The Moral Sense — Guarding the Sacred: The cherubim's function as guardians (cf. Gen 3:24) invites the soul to a reverent, attentive approach to sacred realities. The Council of Trent's teaching on the Real Presence and the norms of Eucharistic adoration flow from the same instinct: God's dwelling among us demands reverence, not casual appropriation.
For the contemporary Catholic, these verses offer more than ancient archaeology. Every Catholic church is, in the theology of the Second Vatican Council (Sacrosanctum Concilium 7), a place of Christ's real presence — a Holy of Holies in miniature. The cherubim's outstretched wings spanning the entirety of the sacred room remind us that divine protection and glory are not confined to a small corner of life but are meant to fill it completely.

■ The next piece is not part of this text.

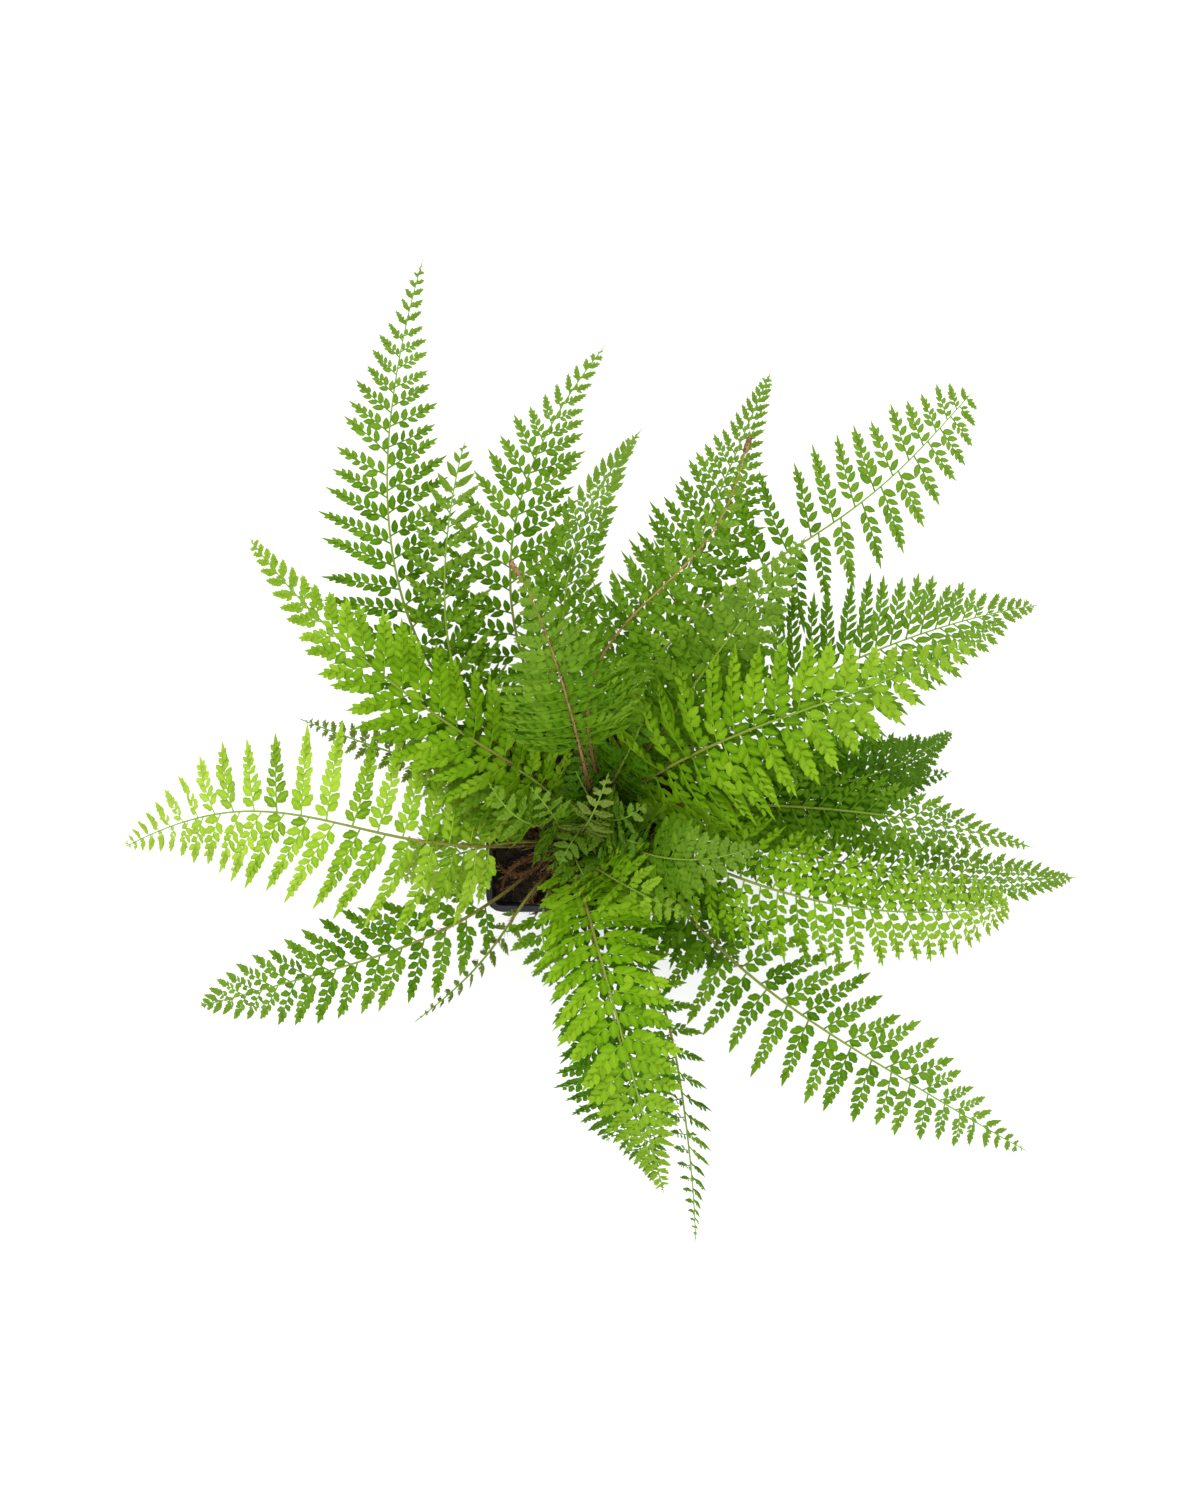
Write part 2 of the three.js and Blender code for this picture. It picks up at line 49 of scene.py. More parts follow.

Practically, this passage challenges the Catholic to examine his or her posture before the tabernacle. The craftsmen worked with exacting care — olive wood chosen deliberately, measurements repeated for emphasis, gold applied reverently. Do we bring the same intentionality to Eucharistic adoration, to the reverent reception of Communion, to our preparation for the sacrament of Confession? St. John Paul II, in Ecclesia de Eucharistia (2003), lamented a "gradual weakening of Eucharistic piety," calling Catholics back to a sense of awe before the sacred. The cherubim, wings outstretched, teach us: stand before holiness with arms wide open, not in casual familiarity, but in total, joyful self-offering.
Verse 28 — Overlaid with Gold Gold in the Temple is never mere luxury; it is the material of divine glory, used throughout the Tabernacle for the Ark, the menorah, and the altar of incense. To overlay the olive-wood cherubim in gold is to clothe their creaturely substance (wood, organic, mortal) in the garment of divine splendor. This prefigures, in the Catholic typological reading, the hypostatic union: a material, creaturely form transfigured by and invested with divine glory, without the creaturely nature being destroyed.